Save rewriting notes, and find more quickly what you have written.
- Write on ready-punched filepaper. (It can be moved more easily between files, and rearranged as needs arise). Notebooks are much less convenient.
- When making notes, write each major point on a different sheet. Then, when you are writing essays or reports, you can shuffle pages as necessary. Make sure each page is adequately headed so that you can put it back in the right file afterwards.
- Write your notes on a laptop, computer or an electronic note-maker if you have one of these.
Save time writing notes.
- Avoid writing notes in full sentence - use headings and keywords.
- Don’t rewrite notes in ‘neat’ (Arrrgh, i’m guilty of this!)
- Leave lots of space so you can add details later.
- Don’t write the same information twice, if two writers make the same point, note in the margin a cross-reference to your earlier notes.
Save time looking for your notes.
- Keep them all in one place.
- File them as you go along.
- Number your pages and label or colour-code them by subject in the top outer corner, so that you can arrange and find information easily.
- Note where the information came from, keep an (updated) guide to your files.
Save time reading.
- Read only what is relevant to this essay or assignment.
- If something looks interesting for the future but is not relevant now, fill out an index card or make an electronic record, noting what looked worth reading.
Save time in writing and looking up your references.
- In the margin of your notes, write the page reference from the book.
- For every book, article, etc that you read, complete an *index card.
- Alternatively, keep n updated file of your references on the computer - you will probably use some for more than one assignment. Some word-processing packages have a card-index facility.
Use word limits to focus your energies.
- You need to research less, read less, note less, and write less for a 1500 word essay than for a 3000 word essay. If you don’t spend less time preparing ad writing, you will take extra time later, reducing your notes and cutting text to meet the word limit.
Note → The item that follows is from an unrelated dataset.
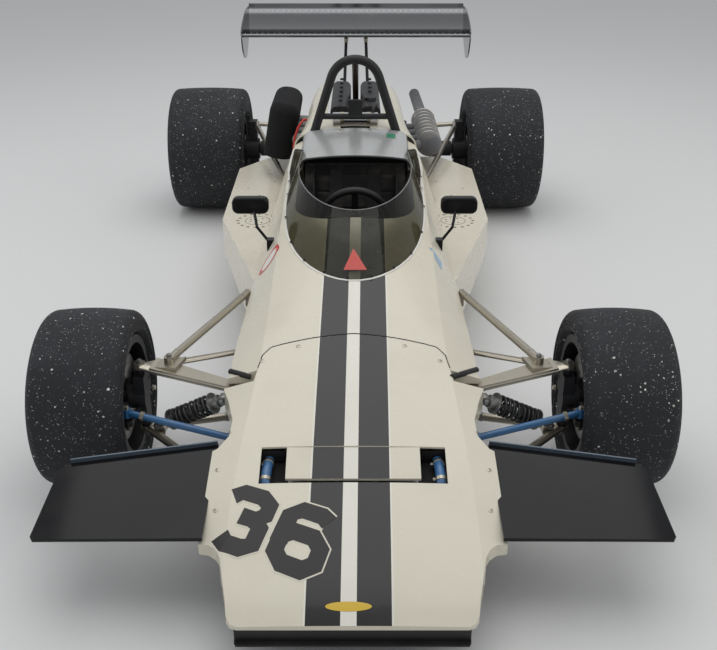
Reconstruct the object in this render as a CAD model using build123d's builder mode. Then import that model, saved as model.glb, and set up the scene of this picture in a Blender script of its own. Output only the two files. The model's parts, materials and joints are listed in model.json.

- Map out your work to match the word limit. Eg, Into 100 words, Paragraph 1 200 words etc.
Save time thinking.
- Always carry a small book in which you can record ideas as they occur to you.
- Try brainstorming to get your mind working.
Save time organising information.
- Use numbers and highlighter pens to group information written on different pages, rather than writing it all out again.
- In the early stages of making pattern notes, use small post it labels so you can shuffle ideas around.
Save time writing.
Write assignments directly onto a computer.
Avoid duplicating effort.
Find a study partner to share research tasks and tactics and to bounce ideas off.
*An index card should include the following:
- Names and initials of author(s)
- Year of publication
- Location of publisher: Publisher
- Where to find a copy
- Brief summary of contents
The advantages of this approach include:
- You will know exactly where to look if you need to double-check some point.
- Writing the ‘references’ page is so much easier.
- If you use a computer, you can simply ‘cut and paste’ references when you reuse them.